What this task involves
Return the line containing "const centres = beadCentres();", the line containing "points = [vertex.co", and every line between them, exactly as they stand. Output nothing else.

>> start Excerpted data

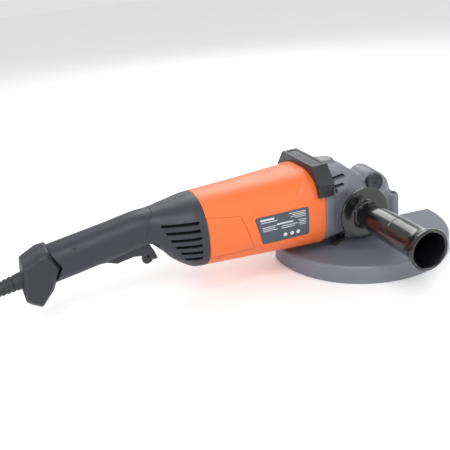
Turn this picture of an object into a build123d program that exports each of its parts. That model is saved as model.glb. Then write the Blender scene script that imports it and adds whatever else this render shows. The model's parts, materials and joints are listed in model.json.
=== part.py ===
from build123d import *
import os
from math import cos, pi, radians, sin, tan

# A large mains angle grinder for 230 mm discs. Millimetres.
# The spindle axis is Z and the disc's seat is the plane Z = 0. X runs forward along the motor axis,
# so the gear case is at the origin and the rear handle and the cord are on the -X side.
# The side handle and the closed half of the guard are on the -Y side.

# Fits
FIT = 0.05  # radial clearance of a shaft in its bearing or bore
GAP = 0.4  # room between neighbours that move past each other
HAIR = 0.1  # room between neighbours that are fixed to each other

# Spindle and disc seat
THREAD_R = 7.0  # M14 spindle thread, as its outside radius
THREAD_DROP = 11.0  # how far the thread reaches below the disc's seat
REGISTER_R = 11.1  # centring boss for a 22.23 mm disc bore
REGISTER_H = 1.8
FLANGE_R = 21.0
FLANGE_H = 6.0
FLANGE_BORE_R = 7.8
SHANK_R = 8.5
TOP_SHANK_R = 6.0

# Guard
GUARD_R = 121.0
GUARD_DEPTH = 25.3
GUARD_SHEET = 2.0
RIM_DROP = 14.0  # the guard's rim below the disc's seat
GUARD_CHORD = 12.0  # the open edge's distance past the spindle axis
GUARD_TURN = -5.5  # degrees that the guard is turned about the spindle
GUARD_TAB_R = 44.0
NECK_R = 31.0
COLLAR_WALL = 3.8
COLLAR_H = 7.4
CLAMP_BEARING = 208.0  # direction of the guard's clamp about the spindle, degrees
CLAMP_REACH = 43.0
LEVER_L = 20.0
LEVER_T = 3.4

# Motor line and housing
MOTOR_Z = 69.0
FRONT_X = -81.0  # joint between motor housing and gear case
REAR_X = -236.0  # joint between motor housing and rear handle
FRONT_HALF_Y = 53.7
FRONT_HALF_Z = 52.5
REAR_HALF_Y = 47.3
REAR_HALF_Z = 46.5
FRONT_ROUND = 0.71  # corner radius as a share of the half height
REAR_ROUND = 0.86
HOUSING_WALL = 3.5
LABEL_T = 0.8
COVER_T = 2.0

# Gear case and bearing plate
CASE_WALL = 5.0
CASE_MID_X = -38.0
CASE_MID_HALF_Y = 50.0
CASE_MID_TOP = 117.0
CASE_BOTTOM = 25.0
NOSE_R = 42.0
DOME_TOP = 91.0
PLATE_T = 5.0
PLATE_R = 44.0
NECK_BOTTOM = 8.0
CHAMBER_R = 40.0
CHAMBER_L = 15.0
LUG_R = 8.0
LUG_CIRCLE = 47.0
LUG_TOP = 66.0
CASE_SCREW_R = 2.4
SCREW_Y = 37.0
SCREW_DZ = 36.0

# Handle sockets, M14 holes as their tapped radius
SOCKET_R = 6.0
SOCKET_DEPTH = 13.0
SOCKET_BOSS_R = 14.0
SIDE_SOCKET_X = -36.0
SIDE_SOCKET_Z = 64.3
SIDE_SOCKET_Y = 54.0
TOP_SOCKET_X = -52.0
TOP_SOCKET_Z = 122.0
TOP_BOSS_R = 12.0

# Gears: straight bevel pair at a right angle, both cones meeting on the spindle axis
PINION_TEETH = 12
CROWN_TEETH = 36
PINION_R = 10.0
FACE_W = 10.0
TOOTH_UP = 1.3
TOOTH_DOWN = 1.7
TOOTH_HALF = 1.0  # half tooth thickness on the pitch line
TIP_HALF = 0.6
CROWN_BASE = 9.0  # blank's thickness under the pitch line

# Motor
SHAFT_R = 6.0
PINION_BORE_R = 4.8
SHAFT_FRONT_X = -18.0
SHAFT_REAR_X = -233.0
ARMATURE_R = 25.5
AIR_GAP = 0.7
STATOR_R = 41.0
STACK_X = -187.0
STACK_L = 74.0
COIL_L = 10.0
COMMUTATOR_R = 15.0
COMMUTATOR_X = -222.0
COMMUTATOR_L = 24.0
FAN_X = -98.0
FAN_L = 13.0
FAN_R = 39.0
FAN_BLADES = 13
FRONT_BEARING_R = 16.0
FRONT_BEARING_X = -64.0
FRONT_BEARING_L = 11.0
REAR_BEARING_R = 13.0
REAR_BEARING_X = -232.0
REAR_BEARING_L = 8.0
LOWER_BEARING_R = 17.0
LOWER_BEARING_Z = 11.0
LOWER_BEARING_H = 12.0
UPPER_BEARING_R = 11.0
UPPER_BEARING_Z = 65.0
UPPER_BEARING_H = 8.0
SPINDLE_TOP = 85.0
HANGER_R = 15.0

# Carbon brushes
BRUSH_X = 8.0
BRUSH_Z = 12.0
BRUSH_L = 15.0
HOLDER_WALL = 2.5
HOLDER_L = 19.0

# Bumper over the joint of housing and gear case
BUMPER_REAR_X = -91.5
BUMPER_FRONT_X = -70.0
BUMPER_TOP = 129.0
BUMPER_TOP_HALF = 40.0
BUMPER_SIDE_HALF = 56.5
BUMPER_SHOULDER_Z = 108.0
BUMPER_FOOT_Z = 92.0

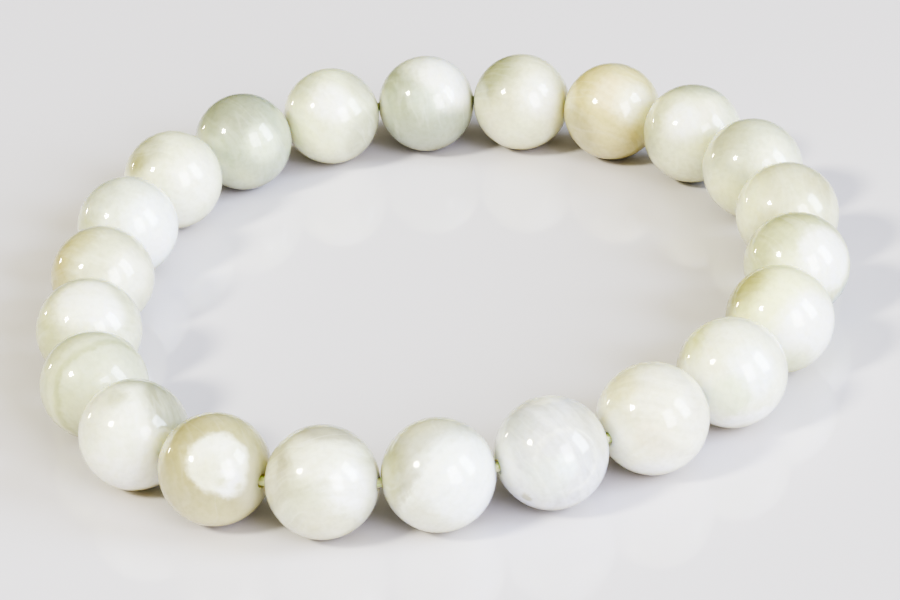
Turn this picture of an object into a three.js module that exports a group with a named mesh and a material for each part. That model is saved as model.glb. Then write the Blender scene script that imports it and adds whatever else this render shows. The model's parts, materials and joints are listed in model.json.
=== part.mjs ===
// Moonstone stretch bracelet: round drilled beads, side by side on one closed elastic cord, lying
// flat. Millimetres, +Z up. The origin is at the middle of the bracelet's footprint, on the surface
// that it lies on. The first bead is at the front left, and the string runs anticlockwise from it
// as seen from above.

import * as THREE from "three";

// Beads
const beadDiameter = 8.0;
const beadPitch = 8.04; // straight from one bead's centre to the next: 0.04 mm of air between them
const holeDiameter = 0.95;
const holeMouthDiameter = 1.05; // the hole's edge is broken by a small countersink
const beadSides = 20; // flats round the hole's axis: an even number puts a flat underneath
const beadBands = 9; // flats from hole to hole: an odd number puts one round the waist

// Elastic cord
const cordDiameter = 0.7;
const cordSides = 8;
const cordBendInset = 0.2; // how far inside each hole the cord starts to turn to the next bead

// The loop as it lies: a circle with three low waves round it. Each wave adds its height to the
// circle's radius at its crest, and at every further crest round the loop.
const loopWaves = [
  { name: "long oval", crests: 2, height: 1.05, crestDegrees: 70 },
  { name: "egg", crests: 3, height: 0.68, crestDegrees: -5 },
  { name: "soft corners", crests: 4, height: 0.5, crestDegrees: 42 },
];
const firstBeadDegrees = -139;

// Colours of the stones, and the colour of each bead in the order of the string
const stoneColours = {
  white: 0xf0efe4,
  clear: 0xe3e8e4,
  green: 0xe4e8d2,
  grey: 0xccd3c8,
  khaki: 0xd5cfaf,
  peach: 0xe9dcc6,
};
const string = [
  "grey", "khaki", "white", "clear", "clear", "white", "white", "green", "clear", "green", "green",
  "green", "peach", "green", "white", "green", "grey", "white", "white", "khaki", "white", "green",
];
const cordColour = 0xb9c995;

const halvings = 50; // steps of each search by halving, far past the last digit that matters

// The value between low and high at which a rising measure reaches its target
function solveRising(measure, target, low, high) {
  for (let step = 0; step < halvings; step += 1) {
    const middle = (low + high) / 2;
    if (measure(middle) < target) {
      low = middle;
    } else {
      high = middle;
    }
  }
  return (low + high) / 2;
}

// The point of the loop at an angle from the origin, at the height of the beads' centres
function loopPoint(angle, circleRadius) {
  const radius = loopWaves.reduce((sum, wave) => {
    const crest = THREE.MathUtils.degToRad(wave.crestDegrees);
    return sum + wave.height * Math.cos(wave.crests * (angle - crest));
  }, circleRadius);
  return new THREE.Vector3(radius * Math.cos(angle), radius * Math.sin(angle), beadDiameter / 2);
}

// The angle at which the next bead lies one pitch along the loop
function nextBeadAngle(angle, circleRadius) {
  const here = loopPoint(angle, circleRadius);
  const distance = (next) => loopPoint(next, circleRadius).distanceTo(here);
  return solveRising(distance, beadPitch, angle, angle + Math.PI / 2);
}

// The angle of every bead, and last the one where the string comes round to the first bead again
function beadAngles(circleRadius) {
  const angles = [THREE.MathUtils.degToRad(firstBeadDegrees)];
  for (const bead of string.keys()) {
    angles.push(nextBeadAngle(angles[bead], circleRadius));
  }
  return angles;
}

// The centres of the beads, on the loop whose circle makes the last bead meet the first
function beadCentres() {
  const evenRadius = beadPitch / 2 / Math.sin(Math.PI / string.length);
  const shortfall = (circleRadius) => {
    const angles = beadAngles(circleRadius);
    return angles[0] + 2 * Math.PI - angles.at(-1);
  };
  const circleRadius = solveRising(shortfall, 0, 0.9 * evenRadius, 1.1 * evenRadius);
  return beadAngles(circleRadius).slice(0, -1).map((angle) => loopPoint(angle, circleRadius));
}

// Half of a bead's section, from its hole's wall round the outside and back. The flats of the
// waist touch the true sphere, so that the bead stands exactly its diameter high.
function beadProfile() {
  const radius = beadDiameter / 2;
  const mouthLatitude = Math.acos(holeMouthDiameter / beadDiameter);
  const band = (2 * mouthLatitude) / beadBands;
  const growth = 1 / Math.cos(Math.PI / beadSides) / Math.cos(band / 2);
  const profile = [];
  for (let edge = 0; edge <= beadBands; edge += 1) {
    const latitude = edge * band - mouthLatitude;
    profile.push(new THREE.Vector2(growth * radius * Math.cos(latitude), radius * Math.sin(latitude)));
  }
  const wall = profile.at(-1).y - (holeMouthDiameter - holeDiameter) / 2;
  profile.push(new THREE.Vector2(holeDiameter / 2, wall));
  profile.push(new THREE.Vector2(holeDiameter / 2, -wall));
  profile.push(profile[0].clone());
  return profile;
}

// The direction of each bead's hole: from the bead before it to the bead after it
function holeDirections(centres) {
  return centres.map((_, bead) => {
    const before = centres.at(bead - 1);
    const after = centres[(bead + 1) % centres.length];
    return after.clone().sub(before).normalize();
  });
}

// Turns a lathe's own axis, Y, along the hole, and keeps its Z up
function alongHole(direction) {
  const up = new THREE.Vector3(0, 0, 1);
  const side = direction.clone().cross(up);
  return new THREE.Quaternion().setFromRotationMatrix(new THREE.Matrix4().makeBasis(side, direction, up));
}

function makeBeads(centres, directions) {
  const geometry = new THREE.LatheGeometry(beadProfile(), beadSides, Math.PI / beadSides);
  return string.map((stone, bead) => {
    const material = new THREE.MeshStandardMaterial({
      color: stoneColours[stone],
      roughness: 0.15,
      metalness: 0,
    });
    const mesh = new THREE.Mesh(geometry, material);
    mesh.name = `bead_${String(bead + 1).padStart(2, "0")}`;
    mesh.position.copy(centres[bead]);
    mesh.quaternion.copy(alongHole(directions[bead]));
    return mesh;
  });
}

// A closed line of straight stretches, sampled at its own corners
class CornerLine extends THREE.Curve {
  constructor(corners) {
    super();
    this.corners = corners;
  }

  getPoint(share, target = new THREE.Vector3()) {
    const count = this.corners.length;
    const place = ((share % 1) + 1) % 1 * count;
    const corner = Math.floor(place);
    return target.lerpVectors(this.corners[corner], this.corners[(corner + 1) % count], place - corner);
  }

  getUtoTmapping(share) {
    return share;
  }
}

// The cord runs straight through every hole and turns between the beads
function makeCord(centres, directions) {
  const reach = beadDiameter / 2 - cordBendInset;
  const corners = centres.flatMap((centre, bead) => [
    centre.clone().addScaledVector(directions[bead], -reach),
    centre.clone().addScaledVector(directions[bead], reach),
  ]);
  const line = new CornerLine(corners);
  const geometry = new THREE.TubeGeometry(line, corners.length, cordDiameter / 2, cordSides, true);
  const material = new THREE.MeshStandardMaterial({ color: cordColour, roughness: 0.5, metalness: 0 });
  const mesh = new THREE.Mesh(geometry, material);
  mesh.name = "elastic_cord";
  return mesh;
}

// Moves the bracelet so that the middle of its footprint is the origin
function centreOnOrigin(bracelet) {
  const box = new THREE.Box3().setFromObject(bracelet, true);
  const middle = box.getCenter(new THREE.Vector3());
  bracelet.position.set(-middle.x, -middle.y, -box.min.z);
}

const centres = beadCentres();
const directions = holeDirections(centres);
const bracelet = new THREE.Group();
bracelet.add(...makeBeads(centres, directions), makeCord(centres, directions));
centreOnOrigin(bracelet);

const group = new THREE.Group();
group.add(bracelet);
export default group;
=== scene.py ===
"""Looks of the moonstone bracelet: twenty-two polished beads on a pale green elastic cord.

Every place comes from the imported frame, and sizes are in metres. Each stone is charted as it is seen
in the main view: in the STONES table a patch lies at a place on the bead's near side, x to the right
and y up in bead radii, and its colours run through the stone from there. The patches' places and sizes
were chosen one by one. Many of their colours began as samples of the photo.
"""

import json
from collections import namedtuple
from math import atan2, cos, pi, radians, sin, sqrt

import bpy
from mathutils import Matrix, Vector


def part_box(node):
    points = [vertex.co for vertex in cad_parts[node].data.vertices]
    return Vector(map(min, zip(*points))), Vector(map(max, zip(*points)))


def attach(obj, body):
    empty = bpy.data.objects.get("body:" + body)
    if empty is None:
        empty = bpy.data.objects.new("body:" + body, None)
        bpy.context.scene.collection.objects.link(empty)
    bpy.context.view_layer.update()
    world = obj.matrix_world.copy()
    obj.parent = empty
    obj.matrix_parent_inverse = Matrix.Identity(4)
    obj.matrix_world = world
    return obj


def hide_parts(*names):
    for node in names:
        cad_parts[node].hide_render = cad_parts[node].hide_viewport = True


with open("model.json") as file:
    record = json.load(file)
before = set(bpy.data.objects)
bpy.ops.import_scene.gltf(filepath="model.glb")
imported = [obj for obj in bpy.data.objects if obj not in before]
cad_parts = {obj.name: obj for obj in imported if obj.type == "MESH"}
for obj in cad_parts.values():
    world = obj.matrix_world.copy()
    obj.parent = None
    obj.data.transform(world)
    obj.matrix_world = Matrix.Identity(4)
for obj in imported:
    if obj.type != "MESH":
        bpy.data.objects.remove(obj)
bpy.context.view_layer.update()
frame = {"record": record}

MM = 0.001

# Sizes that the beads share with their solids
BEAD_RADIUS = 4.0 * MM
HOLE_RADIUS = 0.475 * MM

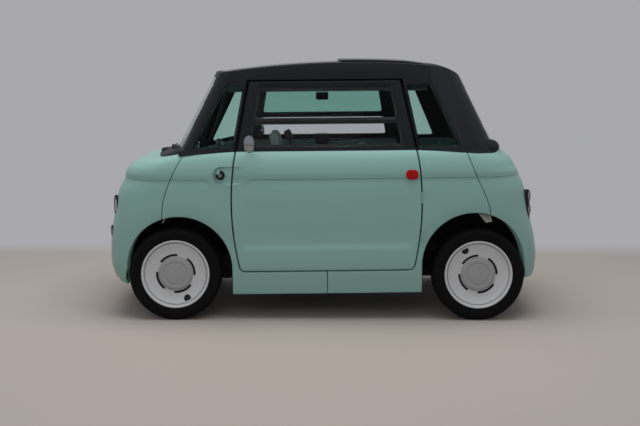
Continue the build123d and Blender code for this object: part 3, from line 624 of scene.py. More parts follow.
def grid_faces(count_a, count_b, wrap_a, wrap_b):
    """Quads over a grid of points, wrapped round either way where asked."""
    faces = []
    for i in range(count_a if wrap_a else count_a - 1):
        for j in range(count_b if wrap_b else count_b - 1):
            k, n = (i + 1) % count_a, (j + 1) % count_b
            faces.append((i * count_b + j, k * count_b + j, k * count_b + n, i * count_b + n))
    return faces


def turned(profile, place, segments=96, wide=1.0, high=1.0):
    """A closed profile of (radius, height) turned about a part's z axis."""
    points = []
    for i in range(segments):
        turn = math.tau * i / segments
        points += [place @ Vector((r * wide * math.cos(turn), r * high * math.sin(turn), h))
                   for r, h in profile]
    return points, grid_faces(segments, len(profile), True, True)


def bar(rings):
    """A closed bar through rings of points, with flat ends."""
    points = [p for ring in rings for p in ring]
    around = len(rings[0])
    ends = [tuple(range(around)), tuple(len(points) - 1 - i for i in range(around))]
    return points, grid_faces(len(rings), around, False, True) + ends


def joined(*shapes):
    """Several (points, faces) shapes as one."""
    points, faces = [], []
    for more_points, more_faces in shapes:
        start = len(points)
        points += list(more_points)
        faces += [tuple(start + i for i in face) for face in more_faces]
    return points, faces


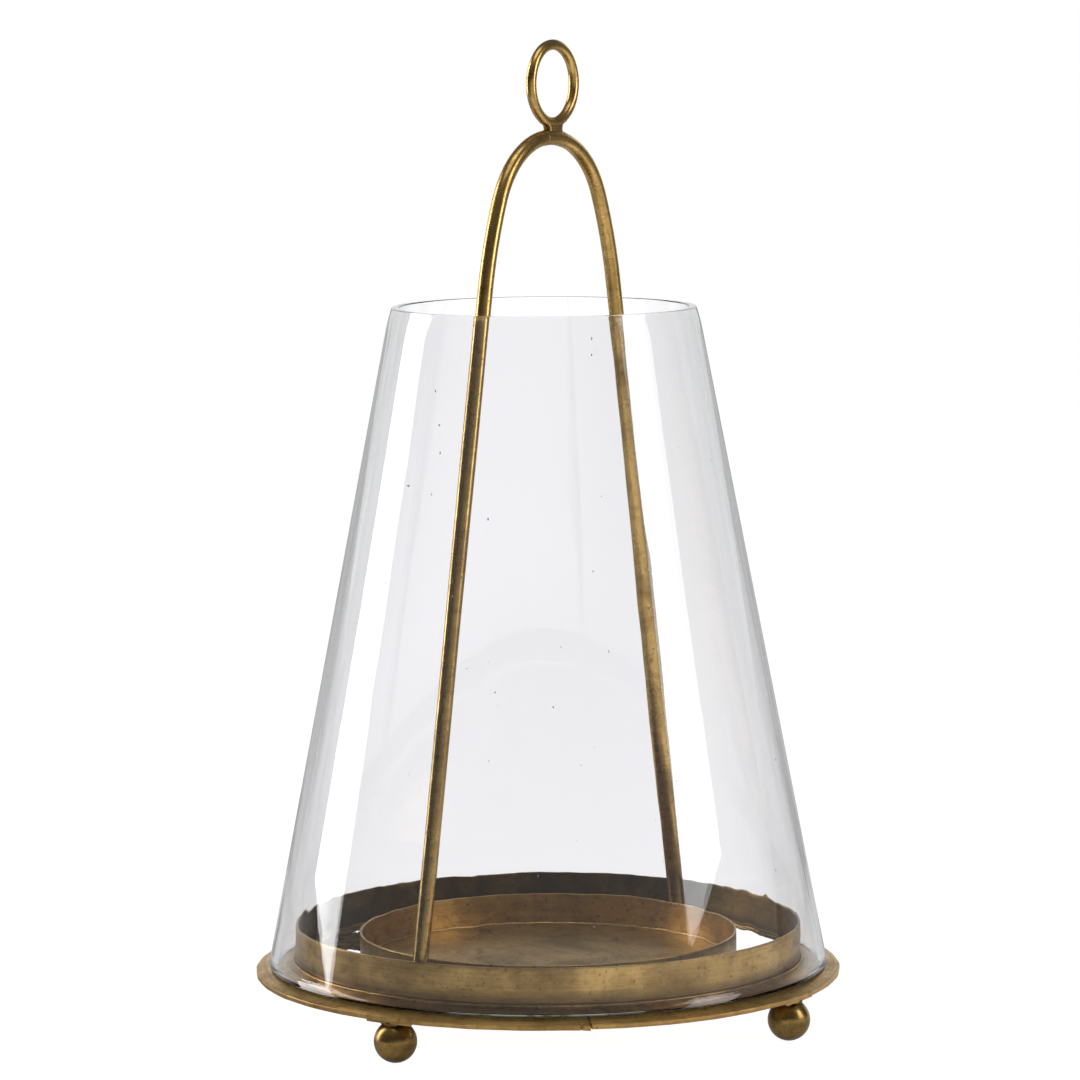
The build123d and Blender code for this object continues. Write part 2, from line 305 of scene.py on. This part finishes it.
def turned_mesh(profile, worn, steps, start=0.0, turn=2 * pi):
    """Mesh turned from a closed (radius, height) profile. worn moves each (radius, height, angle)."""
    bm = bmesh.new()
    whole = turn > 1.9999 * pi
    rings = []
    for i in range(steps if whole else steps + 1):
        angle = start + turn * i / steps
        ring = []
        for radius, height in profile:
            r, z = worn(radius, height, angle)
            ring.append(bm.verts.new((r * cos(angle), r * sin(angle), z)))
        rings.append(ring)
    pairs = list(zip(rings, rings[1:]))
    if whole:
        pairs.append((rings[-1], rings[0]))
    for a, b in pairs:
        for k in range(len(profile)):
            m = (k + 1) % len(profile)
            bm.faces.new((a[k], b[k], b[m], a[m]))
    if not whole:
        bm.faces.new(rings[0])
        bm.faces.new(list(reversed(rings[-1])))
    return bm


def remeshed(parts, voxel, smoothing):
    """Bmesh of closed parts (bmeshes) merged into one skin of small even faces."""
    joined = bpy.data.meshes.new("joined")
    merged = bmesh.new()
    for part in parts:
        piece = bpy.data.meshes.new("part")
        part.to_mesh(piece)
        part.free()
        merged.from_mesh(piece)
        bpy.data.meshes.remove(piece)
    merged.to_mesh(joined)
    merged.free()
    helper = bpy.data.objects.new("helper", joined)
    bpy.context.scene.collection.objects.link(helper)
    skin = helper.modifiers.new("skin", "REMESH")
    skin.mode = "VOXEL"
    skin.voxel_size = voxel
    relax = helper.modifiers.new("relax", "SMOOTH")
    relax.factor = 0.5
    relax.iterations = smoothing
    depsgraph = bpy.context.evaluated_depsgraph_get()
    result = bpy.data.meshes.new_from_object(helper.evaluated_get(depsgraph))
    bm = bmesh.new()
    bm.from_mesh(result)
    bpy.data.objects.remove(helper)
    bpy.data.meshes.remove(joined)
    bpy.data.meshes.remove(result)
    return bm


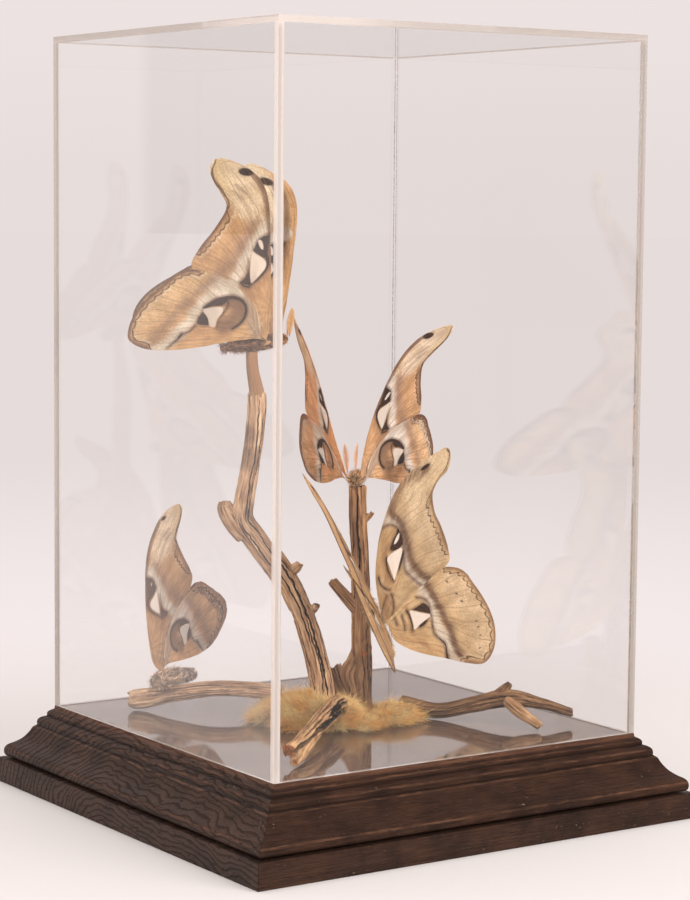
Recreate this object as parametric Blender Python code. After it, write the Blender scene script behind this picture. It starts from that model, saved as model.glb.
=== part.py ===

>> end Excerpted data

Task output
const centres = beadCentres();
const directions = holeDirections(centres);
const bracelet = new THREE.Group();
bracelet.add(...makeBeads(centres, directions), makeCord(centres, directions));
centreOnOrigin(bracelet);

const group = new THREE.Group();
group.add(bracelet);
export default group;
=== scene.py ===
"""Looks of the moonstone bracelet: twenty-two polished beads on a pale green elastic cord.

Every place comes from the imported frame, and sizes are in metres. Each stone is charted as it is seen
in the main view: in the STONES table a patch lies at a place on the bead's near side, x to the right
and y up in bead radii, and its colours run through the stone from there. The patches' places and sizes
were chosen one by one. Many of their colours began as samples of the photo.
"""

import json
from collections import namedtuple
from math import atan2, cos, pi, radians, sin, sqrt

import bpy
from mathutils import Matrix, Vector


def part_box(node):
    points = [vertex.co for vertex in cad_parts[node].data.vertices]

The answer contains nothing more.